Among the lines of data below, reproduce only those from the one with "front_sheet();" through the one with "obj.data.transform(world)", exactly as they stand, both ends included.
# Start of COLLECTED DATA
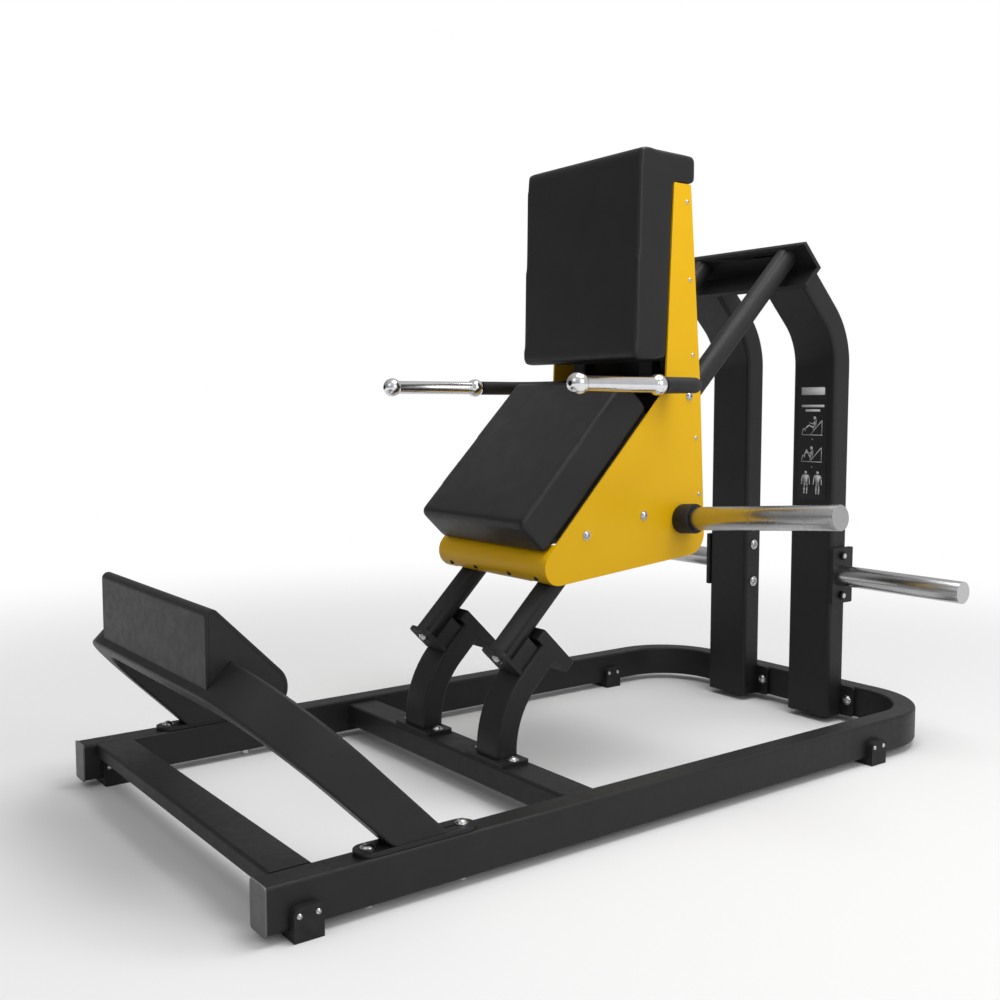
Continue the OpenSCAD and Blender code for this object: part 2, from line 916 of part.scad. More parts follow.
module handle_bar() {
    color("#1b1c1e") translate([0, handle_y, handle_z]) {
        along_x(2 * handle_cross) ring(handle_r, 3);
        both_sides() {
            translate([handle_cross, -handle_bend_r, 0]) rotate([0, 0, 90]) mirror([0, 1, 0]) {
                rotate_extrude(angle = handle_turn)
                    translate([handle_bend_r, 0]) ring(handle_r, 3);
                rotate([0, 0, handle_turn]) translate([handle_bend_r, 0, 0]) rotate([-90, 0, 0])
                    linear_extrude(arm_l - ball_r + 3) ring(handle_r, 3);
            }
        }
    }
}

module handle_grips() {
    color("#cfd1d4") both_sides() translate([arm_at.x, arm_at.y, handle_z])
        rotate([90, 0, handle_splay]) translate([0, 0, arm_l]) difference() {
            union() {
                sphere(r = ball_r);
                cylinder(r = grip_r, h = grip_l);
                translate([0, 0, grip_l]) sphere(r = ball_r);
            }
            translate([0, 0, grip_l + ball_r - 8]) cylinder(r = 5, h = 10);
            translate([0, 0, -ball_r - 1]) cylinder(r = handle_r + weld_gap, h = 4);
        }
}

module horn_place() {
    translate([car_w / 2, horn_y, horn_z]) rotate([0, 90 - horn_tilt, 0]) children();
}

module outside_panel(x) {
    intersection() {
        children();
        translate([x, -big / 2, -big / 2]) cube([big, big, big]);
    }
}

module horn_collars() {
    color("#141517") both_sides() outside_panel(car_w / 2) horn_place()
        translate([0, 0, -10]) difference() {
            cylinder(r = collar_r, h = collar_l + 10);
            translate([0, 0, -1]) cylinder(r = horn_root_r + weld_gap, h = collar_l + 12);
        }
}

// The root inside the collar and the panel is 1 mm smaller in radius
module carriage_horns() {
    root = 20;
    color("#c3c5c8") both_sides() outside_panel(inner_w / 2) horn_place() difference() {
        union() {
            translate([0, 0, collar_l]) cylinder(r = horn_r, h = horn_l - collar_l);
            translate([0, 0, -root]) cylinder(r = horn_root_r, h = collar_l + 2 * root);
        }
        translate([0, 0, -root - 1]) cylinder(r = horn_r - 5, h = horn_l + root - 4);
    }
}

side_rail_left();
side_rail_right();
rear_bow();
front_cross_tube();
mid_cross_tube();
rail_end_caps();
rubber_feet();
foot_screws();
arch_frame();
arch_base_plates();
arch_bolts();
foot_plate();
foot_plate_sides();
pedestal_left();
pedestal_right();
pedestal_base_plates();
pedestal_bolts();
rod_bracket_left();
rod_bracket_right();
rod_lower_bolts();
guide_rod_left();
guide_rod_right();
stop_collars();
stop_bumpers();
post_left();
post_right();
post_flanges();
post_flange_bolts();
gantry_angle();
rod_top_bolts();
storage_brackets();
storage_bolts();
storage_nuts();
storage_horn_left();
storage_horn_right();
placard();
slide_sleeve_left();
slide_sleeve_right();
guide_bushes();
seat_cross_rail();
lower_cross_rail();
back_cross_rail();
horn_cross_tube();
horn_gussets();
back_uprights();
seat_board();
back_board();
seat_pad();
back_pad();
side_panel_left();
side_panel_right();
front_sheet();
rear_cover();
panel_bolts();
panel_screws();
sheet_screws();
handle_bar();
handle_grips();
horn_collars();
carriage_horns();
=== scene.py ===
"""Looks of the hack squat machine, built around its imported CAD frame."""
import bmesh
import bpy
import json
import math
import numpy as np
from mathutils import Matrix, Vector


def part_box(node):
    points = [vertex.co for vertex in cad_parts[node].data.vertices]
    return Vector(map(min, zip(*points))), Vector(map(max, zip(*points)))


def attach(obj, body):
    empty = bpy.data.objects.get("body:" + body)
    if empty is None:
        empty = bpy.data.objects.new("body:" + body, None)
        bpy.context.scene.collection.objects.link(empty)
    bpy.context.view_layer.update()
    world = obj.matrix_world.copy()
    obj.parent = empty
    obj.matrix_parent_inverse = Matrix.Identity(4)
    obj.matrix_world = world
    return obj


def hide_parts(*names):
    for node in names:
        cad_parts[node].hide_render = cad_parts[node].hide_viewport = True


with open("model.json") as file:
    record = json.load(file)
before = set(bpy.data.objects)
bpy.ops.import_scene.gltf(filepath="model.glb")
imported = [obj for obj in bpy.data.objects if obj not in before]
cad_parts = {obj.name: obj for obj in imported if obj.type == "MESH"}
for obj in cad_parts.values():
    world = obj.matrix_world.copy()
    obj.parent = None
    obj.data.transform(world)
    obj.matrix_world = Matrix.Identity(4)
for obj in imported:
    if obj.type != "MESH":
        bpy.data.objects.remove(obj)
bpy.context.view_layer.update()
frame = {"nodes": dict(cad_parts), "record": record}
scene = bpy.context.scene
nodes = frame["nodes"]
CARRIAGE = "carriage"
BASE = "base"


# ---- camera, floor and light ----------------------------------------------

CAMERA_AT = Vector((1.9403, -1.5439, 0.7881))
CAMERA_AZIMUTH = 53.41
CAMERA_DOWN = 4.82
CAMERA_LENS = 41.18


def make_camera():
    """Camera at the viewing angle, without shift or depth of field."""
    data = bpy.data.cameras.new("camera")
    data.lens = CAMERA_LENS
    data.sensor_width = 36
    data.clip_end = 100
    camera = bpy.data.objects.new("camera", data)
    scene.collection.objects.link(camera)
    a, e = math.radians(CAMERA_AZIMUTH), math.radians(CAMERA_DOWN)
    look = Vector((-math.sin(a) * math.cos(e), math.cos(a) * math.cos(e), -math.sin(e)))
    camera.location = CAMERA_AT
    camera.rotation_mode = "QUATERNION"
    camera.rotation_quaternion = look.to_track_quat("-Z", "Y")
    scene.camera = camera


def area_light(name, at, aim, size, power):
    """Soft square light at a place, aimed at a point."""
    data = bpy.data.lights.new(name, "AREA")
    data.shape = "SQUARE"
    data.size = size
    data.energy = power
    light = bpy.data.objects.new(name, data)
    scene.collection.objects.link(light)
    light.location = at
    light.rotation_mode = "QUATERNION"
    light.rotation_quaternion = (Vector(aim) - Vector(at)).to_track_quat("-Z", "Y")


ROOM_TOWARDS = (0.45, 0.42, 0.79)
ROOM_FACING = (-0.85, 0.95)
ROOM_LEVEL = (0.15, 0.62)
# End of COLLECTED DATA
- THE OUTPUT
front_sheet();
rear_cover();
panel_bolts();
panel_screws();
sheet_screws();
handle_bar();
handle_grips();
horn_collars();
carriage_horns();
=== scene.py ===
"""Looks of the hack squat machine, built around its imported CAD frame."""
import bmesh
import bpy
import json
import math
import numpy as np
from mathutils import Matrix, Vector


def part_box(node):
    points = [vertex.co for vertex in cad_parts[node].data.vertices]
    return Vector(map(min, zip(*points))), Vector(map(max, zip(*points)))


def attach(obj, body):
    empty = bpy.data.objects.get("body:" + body)
    if empty is None:
        empty = bpy.data.objects.new("body:" + body, None)
        bpy.context.scene.collection.objects.link(empty)
    bpy.context.view_layer.update()
    world = obj.matrix_world.copy()
    obj.parent = empty
    obj.matrix_parent_inverse = Matrix.Identity(4)
    obj.matrix_world = world
    return obj


def hide_parts(*names):
    for node in names:
        cad_parts[node].hide_render = cad_parts[node].hide_viewport = True


with open("model.json") as file:
    record = json.load(file)
before = set(bpy.data.objects)
bpy.ops.import_scene.gltf(filepath="model.glb")
imported = [obj for obj in bpy.data.objects if obj not in before]
cad_parts = {obj.name: obj for obj in imported if obj.type == "MESH"}
for obj in cad_parts.values():
    world = obj.matrix_world.copy()
    obj.parent = None
    obj.data.transform(world)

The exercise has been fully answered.